The streaming giant has a sinister selection of genre films for October, including some of their own. And The Haunting of Bly Manor, Mike Flanagan’s descendant to The Haunting of Hill House, looks to be a fine ghostly series to binge on this month. As always, there are some clunkers in the mix, but that’s to be expected from our beloved genre. Sometimes you’ll find a gem too.
- The Social Dilemma (2020) – OK, so this is a documentary, not really horror. But wow, is it a horrific look at how our attention is bought and sold through social media. It’s got me thinking about getting rid of all my social media accounts. It’s important viewing.
- Sinister (2012).
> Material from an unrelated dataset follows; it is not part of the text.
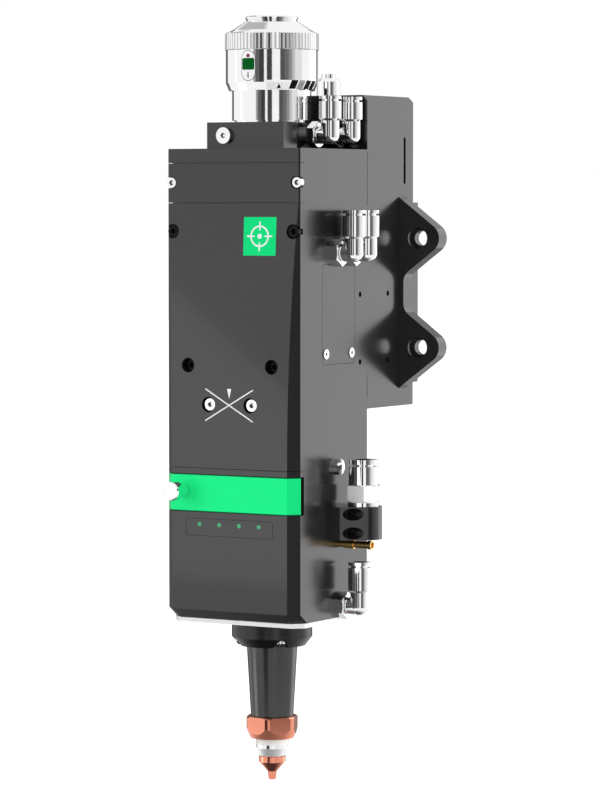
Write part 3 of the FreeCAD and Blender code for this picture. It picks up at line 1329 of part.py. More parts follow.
def centring_unit():
    frame = new_body("centring_frame")
    half = d.lower_cavity_width / 2 - d.seat_gap
    plan = new_sketch(frame, "top", cavity_floor_z)
    rectangle(plan, -half, half, frame_front, cavity_back_y - d.seat_gap)
    frame_top = adjuster_z + d.frame_rise
    frame_height = frame_top - cavity_floor_z
    pad(frame, plan, frame_height)
    spread = d.centring_travel * math.sqrt(2)
    inner = d.slide_half_width + spread + d.running_gap
    bowl = new_sketch(frame, "top", frame_top)
    rectangle(bowl, -inner, inner, frame_inner, beam_y + inner)
    pocket(frame, bowl, frame_top - slide_low + d.running_gap)
    bolt_hole(frame, "top", frame_top, 0, beam_y, d.focus_radius + 1, frame_height + 1)
    for side in (1, -1):
        bolt_hole(frame, "front", -frame_front, d.adjuster_x * side, adjuster_z,
                  d.adjuster_shank / 2 + d.seat_gap, d.frame_wall + 1)

    lug_cut = d.slide_corner + d.slide_lug * math.sqrt(2)
    lower = new_body("lower_slide")
    plan = new_sketch(lower, "top", slide_low, up=beam_y)
    pad(lower, outline(plan, slide_plan(d.slide_corner, d.slide_corner + d.slide_relief)), slide_split - slide_low)
    lug = new_sketch(lower, "top", slide_low, up=beam_y)
    half = d.slide_half_width
    outline(lug, [
        (-half, d.slide_corner - half), (d.slide_corner - half, -half),
        (lug_cut - half, -half), (-half, lug_cut - half),
    ])
    pad(lower, lug, slide_high - slide_low)
    bolt_hole(lower, "top", slide_split, 0, beam_y, d.focus_radius - 1.5, d.slide_thickness + 1)

    upper = new_body("upper_slide")
    low = slide_split + d.running_gap
    plan = new_sketch(upper, "top", low, up=beam_y)
    pad(upper, outline(plan, slide_plan(lug_cut + 0.5, d.slide_corner)), d.slide_thickness)
    collar = circle(new_sketch(upper, "top", low), 0, beam_y, d.focus_radius + 2)
    pad(upper, collar, d.slide_thickness + d.slide_collar)
    top = low + d.slide_thickness + d.slide_collar
    depth = d.lens_thickness + d.ring_height
    bolt_hole(upper, "top", top, 0, beam_y, d.focus_radius + d.seat_gap, depth)
    bolt_hole(upper, "top", top, 0, beam_y, d.focus_radius - d.lens_ledge, d.slide_thickness + d.slide_collar + 1)
    lens("focusing_lens", d.focus_radius, top - depth)
    retaining_ring("focus_ring", d.focus_radius, top - d.ring_height)

    # The tips stop short of the slanted corners, so that the slides have their full travel
    touch = beam_y + d.slide_corner - d.slide_half_width * 2 + d.adjuster_x - d.adjuster_shank / 2
    reach = touch - spread - d.running_gap - adjuster_y - d.adjuster_head_length
    for name, side in (("adjuster_left", -1), ("adjuster_right", 1)):
        item = screw(d.adjuster_head, d.adjuster_head_length, d.adjuster_shank, reach,
                     d.adjuster_socket, d.adjuster_x * side, adjuster_y + d.adjuster_head_length,
                     adjuster_z, "front")
        keep(item, name)


def entry_window():
    body = new_body("entry_window")
    half = d.cavity_width / 2 - d.entry_window_inset
    low = cavity_z - d.window_thickness
    plan = rectangle(new_sketch(body, "top", low), -half, half, beam_y - half, beam_y + half)
    pad(body, plan, d.window_thickness)


# Fasteners and small fixed pieces

def fasteners():
    black = []
    silver = []
    for side in (1, -1):
        for x, drop in ((d.upper_screw_x, d.upper_screw_drop), (d.lower_screw_x, d.lower_screw_drop)):
            black.append(screw(d.cap_head, d.cap_head_height, d.cap_shank, d.cap_length, d.cap_socket,
                               x * side, seat_y - d.under_head, top_z - drop, "front"))
        silver.append(screw(d.band_head, d.band_head_height, d.band_shank, d.cap_length, d.cap_socket,
                            d.band_screw_x * side, seat_y - d.under_head, top_z - d.band_screw_drop,
                            "front"))
    for step in (-0.5, 0.5):
        black.append(screw(d.cap_head, d.cap_head_height, d.cap_shank, d.cap_length, d.cap_socket,
                           gas_screw_seat, front_y + d.gas_screw_front,
                           gas_middle + d.gas_screw_pitch * step, "right"))
    group("black_cap_screws", black)
    group("band_screws", silver)

    block_front = front_y + d.block_inset
    buttons = []
    for x, y, z, facing in (
        (-d.block_screw_x, block_front, top_z + d.block_screw_rise, "front"),
        (side_x, front_y + d.plug_front, plug_z, "right"),
    ):
        buttons.append(screw(d.button_head, d.button_height, d.button_shank, d.button_length,
                             d.button_socket, x, y, z, facing))
    group("button_screws", buttons)

    small = []
    for along in (d.side_screw_inset, d.side_plate_length - d.side_screw_inset):
        small.append(screw(d.side_screw_head - 0.4, 1.6, d.band_shank, 8.0, 2.0,
                           side_x - d.side_plate_thickness / 2, front_y + d.side_plate_front + along,
                           top_z - d.side_plate_drop - d.side_plate_height + d.side_screw_rise, "right"))
    group("side_cover_screws", small)

    collar = []
    for x in (collar_reach, -collar_reach):
        for y in (collar_reach, -collar_reach):
            collar.append(screw(d.cap_head, d.cap_head_height, d.cap_shank, d.flange_screw_length,
                                d.cap_socket, x, beam_y + y,
                                cone_z - 1 + d.flange_chamfer_height + 2.5, "down"))
    group("collar_screws", collar)

    lights = []
    for step in (-1.5, -0.5, 0.5, 1.5):
        pipe = cylinder(d.light_radius, d.light_length)
        lights.append(put(pipe, d.light_pitch * step, lower_front_y + d.light_length, light_z,
                          TURNS["front"]))
    group("status_lights", lights)


main_housing()
top_band()
front_cover()
side_cover()
rear_housing()
cable_gland()
collimation_block()
fibre_collar()
hand_wheel()
base_plate()
sensor_collar()
nozzle_stack()
fittings()
gas_block()
gas_fitting()
sensor_connector()
lens_drawer()
drawer_knob()
lens_carriage()
drive()
centring_unit()
entry_window()
fasteners()
doc.recompute()

failed = [item.Label for item in doc.Objects if "Invalid" in item.State or "Error" in item.State]
for node in nodes:
    if node.Shape.isNull() or not node.Shape.isValid():
        failed.append(node.Label)
if failed:
    raise RuntimeError("failed: " + ", ".join(failed))

for node in nodes:
    node.Shape.exportStep(f"parts/{node.Label}.step")
    print(f"{node.Label:20s} solids {len(node.Shape.Solids)} volume {node.Shape.Volume:10.1f}")
print(len(nodes), "nodes")
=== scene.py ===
import math

import bmesh
import bpy
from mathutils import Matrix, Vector
from mathutils.bvhtree import BVHTree


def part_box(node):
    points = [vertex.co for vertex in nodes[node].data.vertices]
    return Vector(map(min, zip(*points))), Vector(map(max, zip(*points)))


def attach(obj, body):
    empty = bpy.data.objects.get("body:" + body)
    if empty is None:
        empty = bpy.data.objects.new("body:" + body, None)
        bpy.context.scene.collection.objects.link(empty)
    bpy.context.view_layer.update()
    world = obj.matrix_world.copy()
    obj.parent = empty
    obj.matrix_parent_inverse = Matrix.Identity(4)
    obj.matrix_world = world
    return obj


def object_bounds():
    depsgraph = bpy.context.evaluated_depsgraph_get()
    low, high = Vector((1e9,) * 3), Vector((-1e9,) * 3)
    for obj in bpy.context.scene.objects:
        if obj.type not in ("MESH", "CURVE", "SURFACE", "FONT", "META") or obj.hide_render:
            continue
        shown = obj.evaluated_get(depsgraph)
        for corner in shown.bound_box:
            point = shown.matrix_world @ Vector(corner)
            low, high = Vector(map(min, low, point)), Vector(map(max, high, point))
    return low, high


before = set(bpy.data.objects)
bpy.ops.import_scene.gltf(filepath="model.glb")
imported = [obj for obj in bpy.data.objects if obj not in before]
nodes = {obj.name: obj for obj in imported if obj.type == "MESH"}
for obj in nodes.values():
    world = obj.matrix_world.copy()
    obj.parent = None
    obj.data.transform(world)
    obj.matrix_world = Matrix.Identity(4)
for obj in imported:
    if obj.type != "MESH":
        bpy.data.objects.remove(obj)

# Looks of the laser cutting head, in metres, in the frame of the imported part.
# X points right, Y points back into the machine and Z points up along the beam.

cad_low, cad_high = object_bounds()
MM = 0.001
sleeve_low, sleeve_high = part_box("collar_sleeve")
beam = Vector(((sleeve_low.x + sleeve_high.x) / 2, (sleeve_low.y + sleeve_high.y) / 2, 0))
sleeve_radius = (sleeve_high.x - sleeve_low.x) / 2


# The camera of the photograph

CAMERA_PLACE = (1.0876, -1.9189, 0.0526)
CAMERA_AZIMUTH = 30.216
CAMERA_TILT = 86.901
CAMERA_LENS = 161.43
SENSOR_WIDTH = 36
CAMERA_START = 0.05
CAMERA_END = 60


def make_camera():
    camera = bpy.data.objects.new("camera", bpy.data.cameras.new("camera"))
    bpy.context.scene.collection.objects.link(camera)
    camera.data.sensor_width = SENSOR_WIDTH
    camera.data.lens = CAMERA_LENS
    camera.data.clip_start = CAMERA_START
    camera.data.clip_end = CAMERA_END
    camera.location = CAMERA_PLACE
    camera.rotation_euler = (math.radians(CAMERA_TILT), 0, math.radians(CAMERA_AZIMUTH))
    bpy.context.scene.camera = camera


# Node trees: every look is a small tree of shader nodes

class Tree:
    """A material's node tree. Each call of add makes one node; a socket given as a value is linked."""

    def __init__(self, name, world=None):
        self.owner = world or bpy.data.materials.new(name)
        self.owner.use_nodes = True
        self.tree = self.owner.node_tree
        self.tree.nodes.clear()

    def add(self, kind, inputs=None, **settings):
        node = self.tree.nodes.new(kind)
        for key, value in settings.items():
            setattr(node, key, value)
        for key, value in (inputs or {}).items():
            if isinstance(value, bpy.types.NodeSocket):
                self.tree.links.new(value, node.inputs[key])
            else:
                node.inputs[key].default_value = value
        return node

    def place(self):
        return self.add("ShaderNodeTexCoord").outputs["Object"]

    def parts(self, vector):
        return self.add("ShaderNodeSeparateXYZ", {0: vector}).outputs

    def maths(self, operation, first, second=0.0):
        return self.add("ShaderNodeMath", {0: first, 1: second}, operation=operation).outputs[0]

    def distance(self, place, centre):
        """The level distance of a place from the upright axis through a centre."""
        arm = self.add("ShaderNodeVectorMath", {0: place, 1: centre}, operation="SUBTRACT").outputs[0]
        flat = self.add("ShaderNodeVectorMath", {0: arm, 1: (1, 1, 0)}, operation="MULTIPLY").outputs[0]
        return self.add("ShaderNodeVectorMath", {0: flat}, operation="LENGTH").outputs["Value"]

    def inside(self, value, low, high):
        """1 where a value lies between two limits, and 0 elsewhere."""
        above = self.maths("GREATER_THAN", value, low)
        return self.maths("MULTIPLY", above, self.maths("LESS_THAN", value, high))

    def on_rays(self, path, *kinds):
        """1 on light rays of the kinds named, and 0 on all others."""
        share = path.outputs[f"Is {kinds[0]} Ray"]
        for kind in kinds[1:]:
            share = self.maths("MAXIMUM", share, path.outputs[f"Is {kind} Ray"])
        return share

    def noise(self, vector, scale, detail):
        node = self.add("ShaderNodeTexNoise", {"Vector": vector, "Scale": scale, "Detail": detail})
        return node.outputs[0]

    def between(self, value, low, high, from_low=0.3, from_high=0.7):
        node = self.add("ShaderNodeMapRange", {
            "Value": value, "From Min": from_low, "From Max": from_high, "To Min": low, "To Max": high,
        })
        return node.outputs[0]

    def blend(self, share, first, second):
        node = self.add("ShaderNodeMix", {"Factor": share}, data_type="RGBA")
        for socket, value in ((node.inputs[6], first), (node.inputs[7], second)):
            if isinstance(value, bpy.types.NodeSocket):
                self.tree.links.new(value, socket)
            else:
                socket.default_value = (*value, 1)
        return node.outputs[2]

    def clouded(self, cloud, colour, darker, lighter=0.0):
        """The colour, darker and lighter by two shares from cloud to cloud."""
        return self.blend(self.between(cloud, 0, 1), shade(colour, 1 - darker), shade(colour, 1 + lighter))

    def bump(self, height, depth):
        return self.add("ShaderNodeBump", {"Height": height, "Distance": depth}).outputs[0]

    def glow(self, strength):
        """White light of one strength."""
        return self.add("ShaderNodeEmission", {"Color": (1, 1, 1, 1), "Strength": strength}).outputs[0]

    def finish(self, shader):
        self.add("ShaderNodeOutputMaterial", {"Surface": shader})
        return self.owner

    def surface(self, **inputs):
        words = {key.replace("_", " "): value for key, value in inputs.items()}
        for key, value in words.items():
            if isinstance(value, tuple) and len(value) == 3 and key != "Normal":
                words[key] = (*value, 1)
        return self.finish(self.add("ShaderNodeBsdfPrincipled", words).outputs[0])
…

This little sleeper has gained a rabid following and spurred a couple sequels along the way to boot. An unsettling and disturbing mystery.
- The Blackcoat’s Daughter (2015) – What a great little find this one turned out to be. It’s on the art house side of the genre, but the atmosphere is almost claustrophobic. One of my favorites of the last decade.
- Poltergeist (1982) – Spielberg and Tobe Hooper crafted this classic ghost tale. Nothing more to be said about this one, but it is available on Netflix this month.
- The Ritual (2018) – Another terrific film from ’18, and a scary lost-in-the-woods creature feature, with one of the unique monsters in recent memory. Highly recommended.
There’s too many to list here, so take your time and sift through what Netflix offers. You’ll have plenty to choose from.
The Prime users out there have their work cut out for them, because Amazon goes nuts with the horror selections. You’ll spend much of your time just scrolling through their vast offerings. I can’t cut a dent on what they have for you, but I’ll highlight a few.
- Halloween (1978) – along with several of its sequels will be available through your Amazon Prime subscription. Perfect for post trick-or-treat viewing after you’ve removed your makeup and put on pajamas. I recommend watching 1-4, and the 2018 sequel. The rest are varying levels of not-so-good.
- Friday the 13th: 1 through infinity – How many F13 movies are there now? Hard to keep up, but Amazon has them for you, if you’re feeling nostalgic for some Jason Voorhees (and mom) mayhem. My favorites are 1, 2 (the best F13, in my opinion), and 4.
- Bone Tomahawk (2015) – Kurt Russell stars in this shockingly brutal horror western, two genres that don’t get mixed too often. This one is not for the faint of heart—trust me!
- Lake Mungo (2010) – I probably recommend this one every single year, but it’s that creepy-good. A mockumentary style film focused on a family whose daughter drowned in a nearby lake. It’s a slow-burn meditation on a family’s grief, but also includes one of the scariest images I’ve ever seen in a movie. I still get the willies just thinking about it.
Do yourself a favor and check out the rest of their vast horror menu.
AMC Fear Fest and TCM
Starting October 13th, AMC will resume their annual tradition of filling their schedule with horror movies the last two weeks of the month thorough Halloween. Their selection pretty much sticks to the 70s-80s classics like the Chucky, Halloween, and Friday the 13th franchises, but they throw in some other favorites along the way too. They cut out most of the graphic stuff and nudity, which makes these films slightly more family friendly, though you will have to wade through commercials.
Turner Classic Movies (TCM) offers a fine selection of older horror films from the 40s, 50s, and 60s—everything from Village of the Damned to Creature from the Black Lagoon. It’s a great resource for the classics.
Other Streaming Services
Services like Hulu, HBO Max, Apple TV+, and Peacock also have their share of horror movies. Hulu also produces a good number of originals, which are of varying in quality. I don’t have HBO Max, but I’m told they have lots to choose from, though most of your needs can be met by the above services. Also, keep an eye out for new release straight-to-home horror movies coming out in the next few weeks.